Quels ont été en quelques mots les moments forts de cette montée en
puissance ? Vous avez démarré avec 6 collaborateurs. Quand vous avez
revendu vos parts à l'Américain, combien étiez-vous ?
On devait être 110/115.
Que s'est-il passé pendant ces 20 ans ?
Comme toute entreprise qui grossit, c'est
jamais magique, c'est comme une bagarre quotidienne, vous passez votre
temps à investir d'un côté mais vous êtes déséquilibré de l'autre... Nous
avons eu un déclic quand notre associé Christian Rossi est parti, je me
suis associé avec Louis Lagabe et nous avons créé - Jean-Noël Gerphagnon a
appelé ça « Kibboutz » - un système extrêmement horizontal dans lequel on
a amalgamé des gens, pris des parts dans le capital et créé des centres de
profits, ce qui nous a finalement permis de grossir. Nous étions capable
de composer une équipe sur mesure. Cette organisation a suscité
l'enthousiasme de nos collaborateurs. Nous avions mis en place un système
à capital variable qui a fait que sur l'ensemble des salariés, 60% avait
une partie du capital et touchait des bénéfices. Quand nous avons revendu,
les gens qui avaient des parts ont très bien valorisé le petit
investissement qu'ils avaient fait.
En 1999, vous revendez la majorité des parts de votre société à
l'Américain DDB. Combien avez-vous empoché à cette époque ?
Je suis obligé de répondre... D'abord je
n'étais pas le seul actionnaire, j'avais une partie des actions.
L'entreprise a été valorisée à l'époque à 60 millions de francs... J'ai dû
vendre 25% à l'époque...
Donc une quinzaine de millions de francs ?
Oui, mais il faut retirer les impôts !
Parallèlement à la com', vous goûtez à la politique. À gauche.
Ma famille est à gauche, j'ai toujours
été à gauche, il aurait impensable que je rentre à droite ! Les gens ne
comprennent pas qu'un chef d'entreprise soit à gauche. Collomb me connaît
depuis très longtemps, il connaît mes opinions, donc je le voyais mal
prendre quelqu'un qui avait des opinions de droite ! Contrairement à ce
que tout le monde pense, Collomb est quelqu'un de gauche.
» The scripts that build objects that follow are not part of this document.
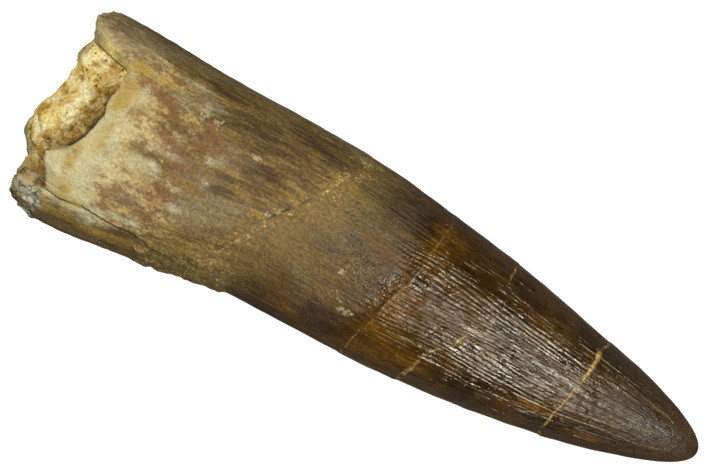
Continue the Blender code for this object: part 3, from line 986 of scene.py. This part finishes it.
def in_millimetres(tree):
    """Object coordinates in millimetres."""
    return scaled(add(tree, "TexCoord", "Object"), 1 / MM)


def stretched(place, share):
    """A place whose x is read by a share only, so that a pattern on it stretches along the tooth."""
    return add(place.tree, "Mapping", "Vector", Vector=place, Scale=(share, 1.0, 1.0))


def mottled(place, size, detail, low, high):
    """Mottling of a size in millimetres and a detail, read between two levels of its noise."""
    return use(mottling, place, Size=size, Detail=detail, Low=low, High=high)["Mask"]


tooth_material, tree, shader = material("fossil_tooth")
place = in_millimetres(tree)
along = add(tree, "Attribute", "Vector", {"attribute_name": "along"})

# %% Fibres and mottles of the tooth
streaked = stretched(place, 0.55)
fibre = mottled(stretched(along, 0.16), 0.40, 5.0, 0.42, 0.58)
fibre_fine = mottled(stretched(along, 0.09), 0.20, 2.0, 0.43, 0.58)
bands = mottled(stretched(along, 0.16), 1.3, 3.0, 0.43, 0.57)
broad = mottled(streaked, 2.0, 6.0, 0.44, 0.56)
medium = mottled(streaked, 0.8, 6.0, 0.43, 0.58)
fine = mottled(place, 0.27, 3.0, 0.40, 0.60)
speckled = fine * 0.35 + medium * 0.65
flecks = fine * medium
specks = use(grains, place, Size=0.18, Share=0.3)
dusty = use(grit, place, Size=0.21, Amount=0.55 - mark(tree, "bleach") * 0.35)
winding = add(tree, "TexNoise", "Fac", Vector=streaked, Scale=0.9, Detail=4.0, Roughness=0.6)
vein = step(abs(winding - 0.5), 0.030, 0.004)

# %% Root colours
CREAM = colour(178, 162, 120)
WHITISH = colour(188, 186, 158)
TAN = colour(166, 143, 92)
MAUVE = colour(120, 92, 60)
RUST = colour(110, 74, 36)
PLUM = colour(112, 86, 62)
BROWN = colour(110, 84, 36)
FIBRE = colour(60, 40, 8)
LIGHT_FIBRE = colour(142, 118, 62)
OCHRE = colour(156, 126, 44)
STONE_GREY = colour(128, 118, 94)
DEEP_BROWN = colour(58, 36, 2)
RESIDUE = colour(170, 160, 132)
CAKE = colour(222, 200, 130)

between_fibres = (1.0 - fibre) * fibre_fine
brown = washed(BROWN, (
    (fibre, 0.5, FIBRE), (bands, 0.5, DEEP_BROWN), (between_fibres, 0.45, LIGHT_FIBRE),
    (flecks, 0.25, LIGHT_FIBRE),
))
marbled = blend(speckled, TAN, MAUVE)
bleached = mark(tree, "bleach") + broad * 0.25 - speckled * 0.34
root = blend(step(bleached, 0.10, 0.55), brown, marbled)
root = blend(step(bleached, 0.52, 1.0), root, CREAM)
root = stained(root, (
    ("plum", 0.35, 0.60, speckled, PLUM), ("pale", 0.25, 0.55, medium, WHITISH),
))
veined = vein * step(mark(tree, "bleach"), 0.05, 0.35) * broad
root = blend(veined * 0.45, root, WHITISH)
root = stained(root, (
    ("grey", 0.20, 0.45, fibre, STONE_GREY), ("rust", 0.20, 0.65, speckled, RUST),
    ("ochre", 0.35, 0.50, broad, OCHRE), ("dark", 0.45, 0.50, fibre, DEEP_BROWN),
))
# The lip mark: painted highlight along the broken rim on the skin; the wall's broken face is paled all
# over as well.
root = blend(mark(tree, "lip") * 0.6, root, CREAM)
caked = washed(CAKE, ((medium, 0.5, CREAM), (specks["Mask"], 0.7, OCHRE), (flecks, 0.25, FIBRE)))
root = blend(mark(tree, "caked"), root, caked)

# %% Crown colours
WORN = colour(94, 73, 40)
WORN_LIGHT = colour(140, 120, 80)
OLIVE = colour(112, 92, 38)
CROWN = colour(60, 36, 2)
CROWN_DARK = colour(28, 14, 0)
RIDGE_PAINTED_HIGHLIGHT = colour(88, 60, 20)
AMBER = colour(104, 68, 0)

past_worn = step(mark(tree, "past_low"), -3.0, 0.0)
darker = step(mark(tree, "past_low"), -6.0, -1.0)
worn = washed(WORN, (
    (specks["Mask"], 0.50, WORN_LIGHT), (fibre_fine, 0.50, FIBRE), (broad, 0.30, OLIVE),
))
worn = stained(worn, (("plum", 0.2, 0.5, speckled, PLUM),))
worn = washed(worn, ((darker, 0.48, FIBRE), (flecks, 0.55, FIBRE), (medium, 0.22, WORN_LIGHT)))
enamelled = blend(calculate("MAXIMUM", past_worn, mark(tree, "flank")), worn, CROWN)
before_tip = step(mark(tree, "past_tip"), 3.0, -2.0)
streaks = (fibre * 0.35 + bands * 0.4) * before_tip
enamelled = washed(enamelled, ((streaks, 1.0, CROWN_DARK), (broad * before_tip, 0.30, AMBER)))
# Painted shade in the grooves and painted highlight on the ridge tops.
enamelled = stained(enamelled, (
    ("dark", 0.50, 0.35, fibre, CROWN_DARK), ("amber", 0.50, 0.40, medium, AMBER),
    ("groove_painted_shade", 0.70, 0.30, medium, CROWN_DARK), ("crest", 0.10, 0.40, medium, RIDGE_PAINTED_HIGHLIGHT),
    ("after_neck", 0.10, 0.30, fibre, LIGHT_FIBRE),
))
surface = blend(mark(tree, "enamel"), root, enamelled)
residue = step(mark(tree, "residue") * (fine + 0.3), 0.25, 0.9)
surface = blend(residue * 0.6, surface, RESIDUE)

# %% Breaks and cracks
SEAM_GOLD = colour(134, 106, 50)
SEAM_PALE = colour(180, 158, 108)
CRACK_DARK = colour(36, 24, 8)
CRACK_OLIVE = colour(66, 54, 20)

nearest_break = FAR
for name in BREAKS:
    nearest_break = calculate("MINIMUM", nearest_break, abs(mark(tree, name)))


def seamed(distance, width, wander, gaps):
    """A broken line where a distance is less than a width, with a wander and a share of gaps."""
    return use(seam, place, Distance=distance, Width=width, Wander=wander, Gaps=gaps)["Line"]


breaks = seamed(nearest_break, mark(tree, "seam_width"), 0.20, 0.40)
hair = seamed(mark(tree, "hairline"), 0.06, 0.1, 0.36)
split = seamed(mark(tree, "past_crack"), 0.12, 0.2, 0.42)

near_neck = step(abs(mark(tree, "past_neck")), 1.5, 0.1) * medium
surface = blend(near_neck * (0.15 + fine * 0.55), surface, SEAM_GOLD)
surface = blend(near_neck * (specks["Mask"] * 0.7), surface, SEAM_PALE)
open_gap = step(breaks * mark(tree, "gap"), 0.1, 0.6)
surface = blend(open_gap, surface, CRACK_DARK)
after_low = mark(tree, "past_low")
# Painted highlight on the raised edge just past the low break, where a gap opens.
step_painted_highlight = step(after_low, 0.16, 0.22) * step(after_low, 0.40, 0.26)
step_painted_highlight = step_painted_highlight * (mark(tree, "gap") * fine)
surface = blend(step_painted_highlight * 0.35, surface, SEAM_PALE)
filled = breaks * mark(tree, "filler") * (0.5 + medium * 0.5)
surface = blend(filled, surface, blend(fine, SEAM_PALE, SEAM_GOLD))
surface = washed(surface, ((hair, 0.6, SEAM_GOLD), (split, 0.7, CRACK_OLIVE)))

# %% Crust and chalky flakes
CRUST = colour(118, 98, 52)
CHALK = colour(164, 162, 146)

crusty = washed(CRUST, ((specks["Mask"], 0.8, SEAM_PALE), (fine, 0.6, FIBRE)))
surface = blend(mark(tree, "crust") * 0.85, surface, crusty)
bent = add(tree, "TexNoise", "Color", Vector=place, Scale=1.3, Detail=3.0)
bent = add(tree, "VectorMath", "Vector", {"operation": "ADD"}, Vector=bent)
put(place, bent.socket.node.inputs[1])
plates = add(
    tree, "TexVoronoi", "Distance", {"feature": "DISTANCE_TO_EDGE"}, Vector=bent, Scale=1.5
)
crackle = step(plates, 0.05, 0.01)
chalky = blend(crackle * 0.8, blend(broad, CHALK, BROWN), CRACK_OLIVE)
surface = blend(mark(tree, "chalk"), surface, chalky)

# %% Gloss and fine relief of the tooth
ENAMEL_IOR, SPECULAR_LEVEL = 1.63, 0.42
BARE_ROUGHNESS, POLISH = 0.67, 0.53

put(ENAMEL_IOR, shader["IOR"])
put(SPECULAR_LEVEL, shader["Specular IOR Level"])
pebbly = mark(tree, "plum") * mark(tree, "enamel")
sparkling = calculate("MAXIMUM", pebbly * 0.85, 0.2)
polished = mark(tree, "enamel") * calculate("MAXIMUM", past_worn, sparkling)
polished = polished * (1.0 - step(mark(tree, "past_tip"), 1.0, 3.8) * 0.40)
dull = BARE_ROUGHNESS - polished * POLISH + medium * 0.12 + broad * 0.08
dull = dull + mark(tree, "crust") * 0.3 + mark(tree, "chalk") * 0.3
put(calculate("MINIMUM", dull, 1.0), shader["Roughness"])


def dress(piece, made, inputs, surface, grit_light, heights):
    """Gives a piece its material: the colour times the light of its grit, and a bump that is the sum
    of several patterns, each times its height in millimetres."""
    put(scaled(surface, grit_light), inputs["Base Color"])
    relief = sum(pattern * height for pattern, height in heights)
    put(add(surface.tree, "Bump", "Normal", Height=relief, Distance=MM, Strength=1.0), inputs["Normal"])
    piece.data.materials.append(made)


leathery = add(
    tree, "TexNoise", "Fac", Vector=stretched(place, 0.6), Scale=2.2, Detail=1.5, Roughness=0.5
)
gritty = dusty["Height"] * (1.6 - past_worn + pebbly * 1.5)
dress(tooth, tooth_material, shader, surface, dusty["Light"], (
    (leathery * mark(tree, "enamel"), 0.08), (gritty, 0.050), (fibre_fine, -0.012),
    (specks["Height"], 0.012), (specks["Height"] * pebbly, 0.05), (filled, 0.05),
    (open_gap, -0.07), (split, -0.08), (hair, 0.02), (crackle * mark(tree, "chalk"), -0.08),
    (flecks * mark(tree, "caked"), -0.05),
))

# %% [markdown]
# ## The sediment's material
#
# Clean lumps are cream. Loose grains are rusty or golden. Painted shade darkens the pits between them
# and the sand under the edge of the wall, where the light hardly reaches, and painted glints light
# single grains there.

# %% Sediment colours
SAND_CREAM = colour(230, 208, 140)
SAND_SHELL = colour(238, 230, 190)
SAND_GOLD = colour(212, 166, 42)
SAND_RUST = colour(150, 104, 12)
SAND_STAIN = colour(190, 146, 44)
SAND_PAINTED_SHADE = colour(112, 82, 4)
SAND_PAINTED_SHADOW = colour(60, 40, 8)
SAND_ROUGHNESS = 0.75

sediment_material, tree, shader = material("sandy_sediment")
place = in_millimetres(tree)
broad = mottled(place, 1.6, 5.0, 0.42, 0.60)
medium = mottled(place, 0.5, 4.0, 0.44, 0.62)
blotched = mottled(place, 1.2, 5.0, 0.48, 0.60)
dusty = use(grit, place, Size=0.2, Amount=0.35)
specks = use(grains, place, Size=0.17, Share=0.5)
holes = use(grains, place, Size=0.22, Share=0.05)["Mask"]

matrix = blend(broad, SAND_CREAM, SAND_SHELL)
matrix = washed(matrix, ((blotched, 0.65, SAND_STAIN), (medium, 0.25, SAND_GOLD)))
golden = blend(mark(tree, "grain"), SAND_GOLD, SAND_RUST)
# Painted shade in the crevices between the loose grains.
golden = blend(mark(tree, "between") * 0.7, golden, SAND_PAINTED_SHADOW)
sandy = stained(matrix, (("loose", 0.55, 0.45, medium, golden),))
# The holes are darkened with painted shade.
sandy = washed(sandy, (
    (specks["Mask"], 0.12, SAND_GOLD), (mark(tree, "pit"), 0.6, SAND_RUST),
    (holes, 0.8, SAND_PAINTED_SHADOW), (mark(tree, "rusty"), 0.7, SAND_RUST),
))
# Painted shade under the wall's edge, painted glints on single grains there, and a painted shadow along
# the edge.
sandy = stained(sandy, (("grains_and_painted_shade_under_edge", 0.40, 0.40, medium, SAND_PAINTED_SHADE),))
painted_glint = mark(tree, "grains_and_painted_shade_under_edge") * (specks["Mask"] * specks["Shade"])
sandy = washed(sandy, ((painted_glint, 0.7, SAND_GOLD), (mark(tree, "shadow"), 0.9, SAND_PAINTED_SHADOW)))
put(SAND_ROUGHNESS, shader["Roughness"])
dress(plug, sediment_material, shader, sandy, dusty["Light"], (
    (specks["Height"], 0.05), (dusty["Height"], 0.09), (holes, -0.08),
))

# %% [markdown]
# ## Surface, light and camera
#
# The tooth was photographed from straight above with its tip to the lower right, on white. In such a
# studio the white paper hangs far behind the object, so it throws no light on the object's sides.
# Here the paper lies right under the tooth and glows for the camera alone. A long, narrow lamp on the
# tip's side gives the enamel its gloss, and a square one lights the broken end. Both are a little
# warm. A long lens keeps the view almost free of perspective.

# %% Pale surface
FLOOR_HALF = 1.5
PAPER_GREY = (0.14, 0.14, 0.14, 1.0)
PAPER_GLOW = (0.93, 0.93, 0.93, 1.0)
PAPER_ROUGHNESS = 0.9
floor_mesh = bpy.data.meshes.new("floor")
turned = ((-1, -1), (1, -1), (1, 1), (-1, 1))
corners = [(x * FLOOR_HALF, y * FLOOR_HALF, 0) for x, y in turned]
floor_mesh.from_pydata(corners, [], [(0, 1, 2, 3)])
floor = placed("floor", floor_mesh)
floor_material, tree, shader = material("pale_paper")
put(PAPER_GREY, shader["Base Color"])
put(PAPER_ROUGHNESS, shader["Roughness"])
put(0.0, shader["Specular IOR Level"])
put(PAPER_GLOW, shader["Emission Color"])
put(add(tree, "LightPath", "Is Camera Ray"), shader["Emission Strength"])
floor_mesh.materials.append(floor_material)

# %% Soft light
WARM_WHITE = (1.0, 0.98, 0.82)
WORLD_STRENGTH = 0.04
LAMPS = {
    # direction from the tooth, distance, length, width, power
    "key": ((0.80, -0.14, 1.0), 0.6, 0.34, 0.08, 4.1),
    "fill": ((-0.85, 0.30, 0.85), 0.7, 0.22, 0.22, 4.1),
}


def soft_light(name, direction, distance, length, width, power):
    """An area light of a length and a width at a distance in a direction from the tooth, facing it."""
    light = bpy.data.lights.new(name, "AREA")
    light.shape = "RECTANGLE"
    light.size, light.size_y = width, length
    light.energy = power
    light.color = WARM_WHITE
    lamp = placed(name, light)
    heading = np.array(direction) / np.linalg.norm(direction)
    lamp.location = heading * distance
    lamp.rotation_euler = lamp.location.to_track_quat("Z", "Y").to_euler()


for name, lamp in LAMPS.items():
    soft_light(name, *lamp)
world = bpy.data.worlds.new("studio")
bpy.context.scene.world = world
world.use_nodes = True
background = world.node_tree.nodes["Background"].inputs
put((*WARM_WHITE, 1.0), background["Color"])
put(WORLD_STRENGTH, background["Strength"])
bpy.context.scene.view_settings.view_transform = "Standard"

# %% Camera
PICTURE_WIDTH = 48.82
TOOTH_TURN = 28.6
AIM_STATION, AIM_Y, AIM_Z = 23.95, 1.81, 6.0
CAMERA_DISTANCE = 900.0
NEAREST_SEEN = 10.0
SENSOR = 36.0
view = bpy.data.cameras.new("camera")
view.sensor_width = SENSOR
view.lens = SENSOR * CAMERA_DISTANCE / PICTURE_WIDTH
view.clip_start = NEAREST_SEEN * MM
camera = placed("camera", view)
aim = (np.array([AIM_STATION, AIM_Y, AIM_Z]) - ORIGIN) * MM
camera.location = aim + np.array([0.0, 0.0, CAMERA_DISTANCE * MM])
camera.rotation_euler = (0.0, 0.0, math.radians(TOOTH_TURN))
bpy.context.scene.camera = camera
print("lens, mm:", round(view.lens, 1))
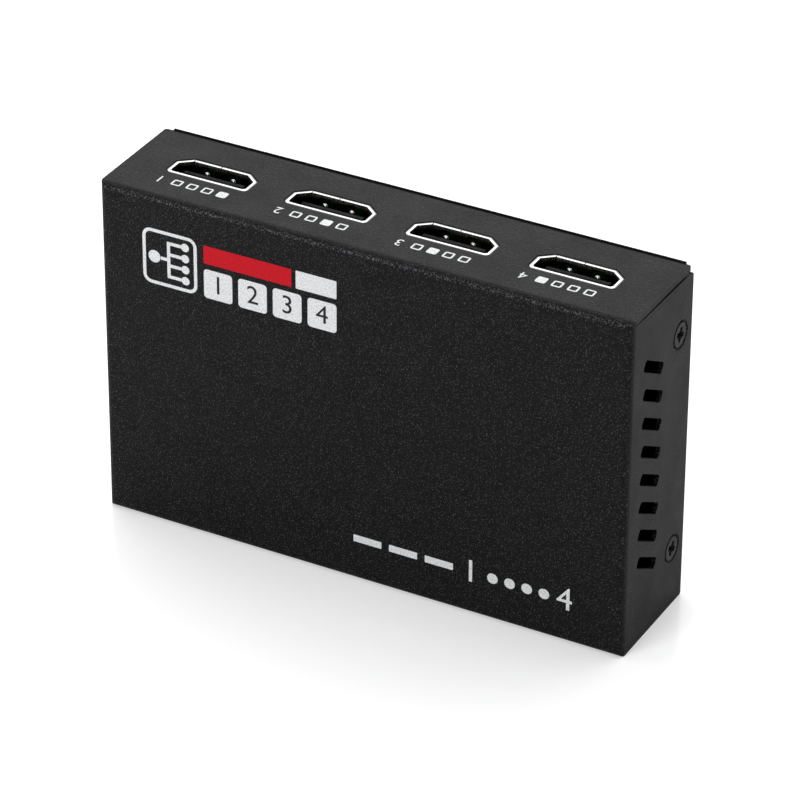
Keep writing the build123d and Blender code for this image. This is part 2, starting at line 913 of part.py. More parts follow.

Quelle est la base de votre engagement ?
Sur le fond, j'ai une vision de la
société dans laquelle je ne veux pas vivre si il n'y a pas d'équité. Et
donc ça m'a amené à avoir, au sein de mon entreprise, des écarts de
salaires qui étaient beaucoup plus bas que la plupart de mes confrères.
Pour moi une entreprise marche lorsqu'il y a une forte mobilisation des
salariés.
En tant que chef d'entreprise, on peut penser que les 35h ne soient pas
votre panacée...
Nous les avons appliquées
assez tôt, mais j'ai une critique très forte sur les 35 h. Le problème,
c'est la façon dont elles ont été mises en place, ça n'a pas été un
créateur de liberté. Deux inconvénients : ça n'a pas été un apporteur de
liberté et ça a été la fin de l'ascension sociale. Aujourd'hui il est
essentiel qu'un individu quel qu'il soit puisse mener sa vie comme il veut
mais si il a envie de travailler, qu'il puisse progresser. Ça été une
politique conservatrice dans le sens le plus politique du terme.